When looking at the graph, the similarities and differences between the two distributions are striking. Both distributions have roughly the same center (medians are 61.4 for Pitt, and 62.7 for San Francisco). However, the temperatures in Pittsburgh have a much larger variability than the temperatures in San Francisco (Range: 49 vs. 12. IQR: 36.5 vs. 5).

The practical interpretation of the results we obtained is that the weather in San Francisco is much more consistent than the weather in Pittsburgh, which varies a lot during the year. Also, because the temperatures in San Francisco vary so little during the year, knowing that the median temperature is around 63 is actually very informative. On the other hand, knowing that the median temperature in Pittsburgh is around 61 is practically useless, since temperatures vary so much during the year, and can get much warmer or much colder.

Note that this example provides more intuition about variability by interpreting small variability as consistency, and large variability as lack of consistency. Also, through this example we learned that the center of the distribution is more meaningful as a typical value for the distribution when there is little variability (or, as statisticians say, little “noise”) around it. When there is large variability, the center loses its practical meaning as a typical value.

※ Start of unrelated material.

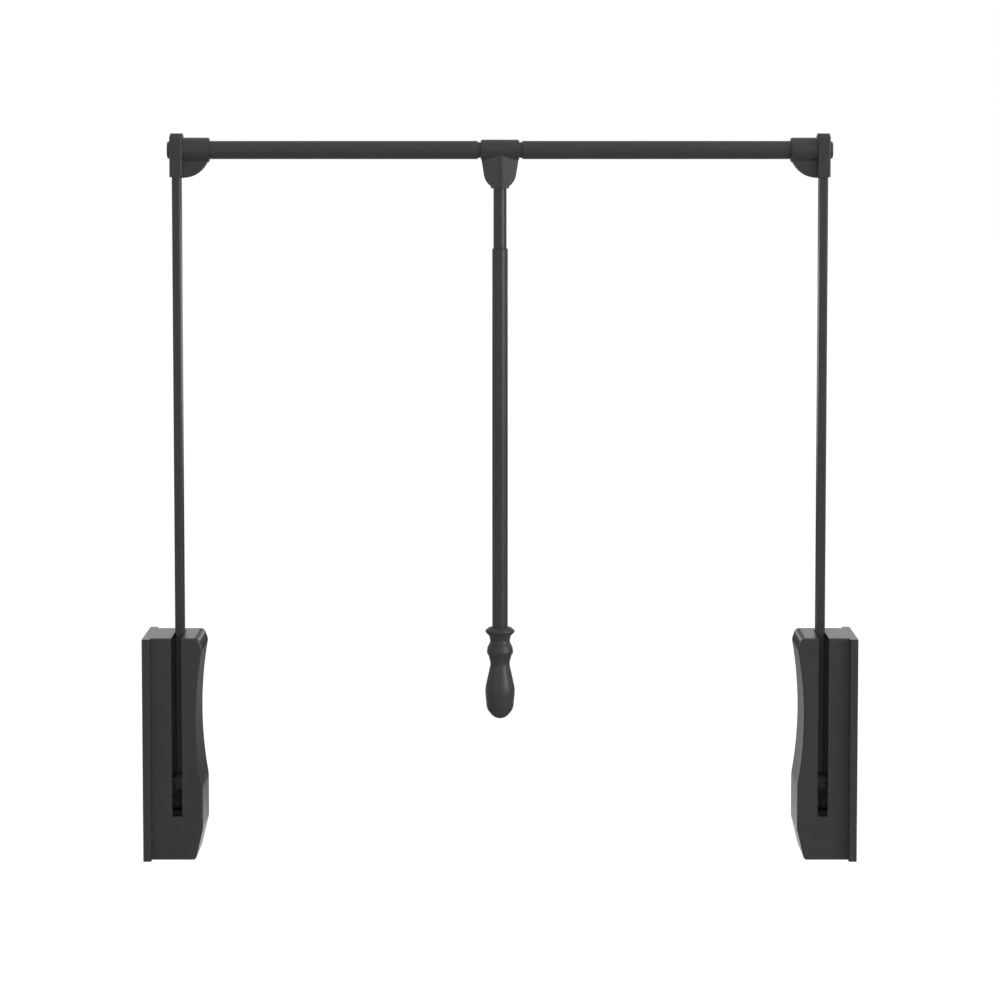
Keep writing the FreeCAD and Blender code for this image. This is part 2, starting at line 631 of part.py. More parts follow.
def spring_anchor():
    """Headed pin riveted in the frame; the spring's upper eye sits in its groove."""
    anchor = across_piece("left_spring_anchor", D.anchor_front, D.anchor_high)
    radius, tail, flange = D.anchor_radius, D.plate_thick + D.end_gap, D.plate_thick + D.sheet_thick
    centre, half = D.spring_inset, D.wire_radius + D.groove_gap
    flange_end, head_end = flange + D.anchor_flange_tall, D.anchor_shank + D.pin_head_tall
    anchor.revolve("XZ", "H").outline([
        (tail, 0), (tail, radius), (flange, radius), (flange, D.anchor_flange),
        (flange_end, D.anchor_flange), (flange_end, radius), (centre - half, radius),
        (centre - half, D.groove_radius), (centre + half, D.groove_radius),
        (centre + half, radius), (D.anchor_shank, radius), (D.anchor_shank, D.pin_head),
        (head_end, D.pin_head), (head_end, 0)])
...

- The five-number summary of a distribution consists of the median (M), the two quartiles (Q1, Q3) and the extremes (min, Max).

- The five-number summary provides a complete numerical description of a distribution. The median describes the center, and the extremes (which give the range) and the quartiles (which give the IQR) describe the spread.

- The boxplot graphically represents the distribution of a quantitative variable by visually displaying the five number summary and any observation that was classified as a suspected outlier using the 1.5(IQR) criterion. (Some software packages indicate extreme outliers with a different symbol)

- Boxplots are most useful when presented side-by-side to compare and contrast distributions from two or more groups.